Dan Fastnedge didn’t see it coming.

After building an impressive CV as an Art Director at some of the leading advertising agencies both here and the UK, traditional thinking would suggest his student days were behind him.

But a decade after he graduated from AUT’s Communications school - he was back, and is now studying a Masters of Philosophy.

When asked how he would have reacted to hearing his future back then, Fastnedge laughs. “I would have looked at you like you were crazy. 

“I can remember handing in my last assignment, walking out and saying to a classmate ‘that’s it, I’ll never have to do another assignment, another essay again - I’m done studying and I’m out in the real world.’

“It took me 10 years to circle around and now I’m back saying to my students ‘you never know, you might be back one day, you might consider doing some postgraduate’. I never planned for it but now that I’m back here, I’m absolutely loving it.”

Both sides of the coin

That’s right, he said ‘his students’. 

Not only is Fastnedge studying at AUT, he’s also a lecturer there in Advertising Creativity - guiding classes through the importance of engaging people to communicate a message, with a focus on visual elements.  

It’s an interesting dynamic - being both faculty and student at the same school at the same time.

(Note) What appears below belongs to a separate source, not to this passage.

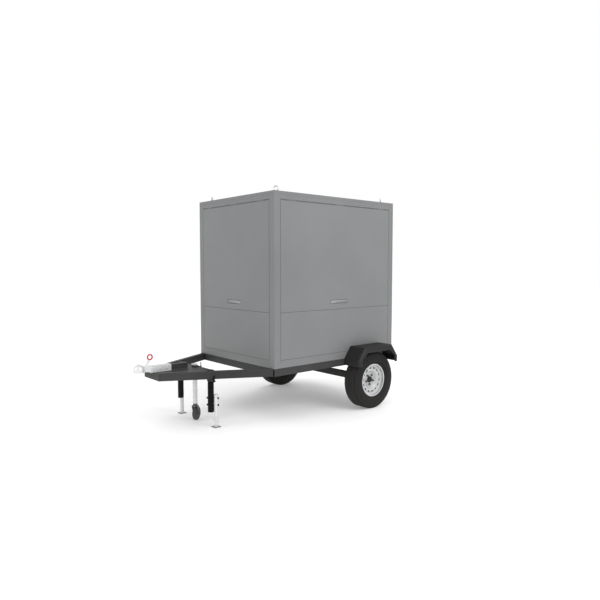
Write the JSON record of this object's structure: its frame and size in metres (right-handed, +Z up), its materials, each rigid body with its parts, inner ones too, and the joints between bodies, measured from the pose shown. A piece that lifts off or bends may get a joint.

Imagine switching between marking assignments and writing them yourself. 

Fastnedge admits the balance has its quirks, but each role feeds the other.

Dan Fastnedge mixing both teaching and studying. Photo: Supplied.

“It gives us a unique angle on the uni experience. We give a lecture or do a tutorial then head off to take part in one ourselves. It reminds us of what it’s like to be in a classroom and try to learn. Some of the research we’re doing in our postgrad helps inform what we teach as well.”

Fastnedge’s postgraduate focus is on where advertising is heading next, “it’s looking at some of the ethics and approaches that advertisers are using. Talking about woke advertising, brand activism and how advertising and brands are starting to deal with different social issues.”

Different mindset

Dan Fastnedge. Photo: Supplied.

While he approaches his studies with high-level knowledge of the advertising industry, Fastnedge points out that’s not a prerequisite. He points out that it sits outside of the expected education flow of high school, uni, workforce.

“Postgrads come in with a different mindset (to undergrads), they’ve already studied something and it’s a choice that they want to continue to study, continue to develop that knowledge base, continue to research that certain topic or they’ve been doing something else and they’ve decided they want to change and have a look at a different industry. Everyone there is really eager to take part in the debate.”

Fastnedge is enjoying the process so much, he hopes to continue through to PhD level. All while following in the footsteps of his former lecturers.

Fastnedge with recent AUT Advertising students. Photo: Supplied.

“I hope they’d be proud of what we’re passing on to the students now, we see it as a bit of a legacy. This major is fairly new, there aren’t many university level papers that include advertising and creativity. We have something that is quite unique, we want to make sure that we foster it and make sure the goodness that was passed on to us is still being passed on to the students.”